4. Even when Trump knew about the violence unfolding at the Capitol on January 6, he refused to call off the mob.
This is probably the last of the committee's hearings. If Republicans succeed in their drive to win the House majority (which seems likely), they will almost certainly disband the committee in January and shut down any official accounting by Congress for the largest attack on the Capitol in centuries.
This means the panel has less than three months to finish up its investigation, write and release its final report (likely in December), make any legislative recommendations, and decide whether to make a criminal referral to the Justice Department.

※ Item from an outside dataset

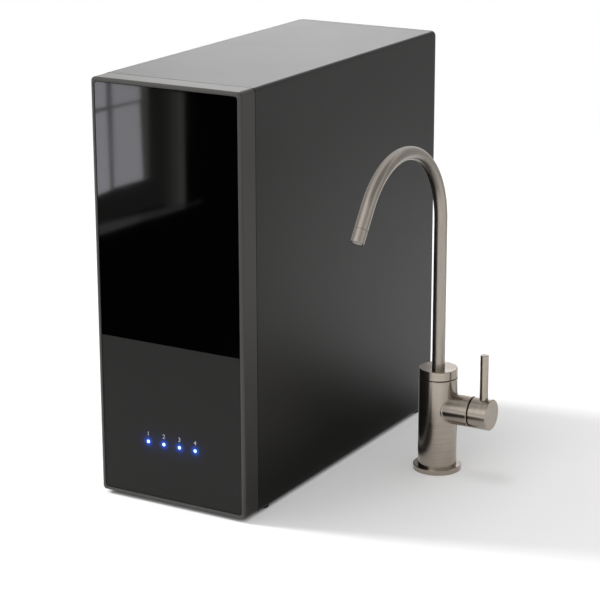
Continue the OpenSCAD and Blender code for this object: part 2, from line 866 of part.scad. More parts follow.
// Power supply in a ribbed box on the pan, low on the right
module power_supply() {
    color(black) in_case() translate([supply_x, motor_y, pan_top]) difference() {
        cube([supply_w, supply_l, supply_h]);
        for (y = [rib_in : rib_pitch : supply_l - rib_pitch])
            translate([-1, y, supply_h - rib_d]) cube([supply_w + 2, rib_w, rib_d + 1]);
    }
}

// Control board above the power supply, on four feet, with its larger components
module control_board() {
    foot = 6;
    foot_r = 2.5;
    foot_in = 4;
    end = 10;
    relay = [16, 20, 15];
    relay_x = 6;
    relay_pitch = 30;
    can_r = 7;
    can_h = 22;
    length = supply_l - 2 * end;
    color(board_green) in_case() translate([supply_x, motor_y + end, pan_top + supply_h + foot]) {
        cube([supply_w, length, board_t]);
        for (i = [0, 1])
            translate([relay_x, end + i * relay_pitch, board_t - 0.1]) cube(relay);
        translate([relay_x + relay[0] / 2, end + 2 * relay_pitch + can_r, board_t - 0.1])
            cylinder(r = can_r, h = can_h);
        for (x = [foot_in, supply_w - foot_in], y = [foot_in, length - foot_in])
            translate([x, y, -foot]) cylinder(r = foot_r, h = foot + 0.1);
    }
}

function waterway_r(r) = r - stop_wall;

// Push-in connector through the rear panel: tube seat, collet pocket, flange and back nut
module port(r) {
    inner = shell_back - port_inner;
    outer = case_d + port_reach - collet_lip - 1;
    difference() {
        union() {
            bar_y(port_body_r, inner, outer);
            bar_y(port_body_r + port_flange_out, case_d, case_d + port_flange_t);
            hex_y(port_body_r + port_nut_out, shell_back - port_nut_t, shell_back);
        }
        bar_y(r + collet_lip - collet_t + 0.2, outer - pocket, outer + 1);
        bar_y(r + fit_gap, outer - pocket - tube_seat, outer);
        bar_y(waterway_r(r) + fit_gap, inner - 1, outer);
    }
}

// Collet: a sleeve in the connector's pocket with a lip that a thumb presses in
module collet(r) {
    outer = case_d + port_reach - collet_lip - 1;
    difference() {
        union() {
            bar_y(r + collet_lip - collet_t, outer - pocket + collet_travel + join, outer + 2.2);
            bar_y(r + collet_lip, outer + collet_travel + 0.4, case_d + port_reach);
        }
        bar_y(r + 0.2, outer - pocket, case_d + port_reach + 1);
    }
}

module at_port(x) in_case() translate([x, 0, port_z]) children();
module feed_port() color(black) at_port(feed_x) port(tube_r);
module drain_port() color(black) at_port(drain_x) port(drain_tube_r);
module pure_port() color(black) at_port(pure_x) port(tube_r);
module feed_collet() color(inner_white) at_port(feed_x) collet(tube_r);
module drain_collet() color(inner_white) at_port(drain_x) collet(drain_tube_r);
module pure_collet() color(inner_white) at_port(pure_x) collet(tube_r);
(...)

The January 6 committee, led by Chairman Bennie Thompson (D-MS) and Vice Chair Liz Cheney (R-WY), has done America a great service -- giving the nation exactly what it has most needed: an accounting of what occurred January 6, why it occurred, and Trump's role in it.
Whether this will lead to Trump being held criminally accountable does not depend on the committee making a criminal referral. Regardless of whether it makes such a referral, that decision is solely up to the U.S. Attorney General, Merrick Garland (who would now be sitting on the Supreme Court had it not been for Mitch McConnell and a Republican Senate majority).
But the committee's work -- its investigation and its public hearings -- have played a part in persuading Garland to move forward with a criminal case against Trump. If you'd asked me six months ago, I'd have said Garland would not do so, for fear of dividing the nation even more deeply. Now, I believe he will.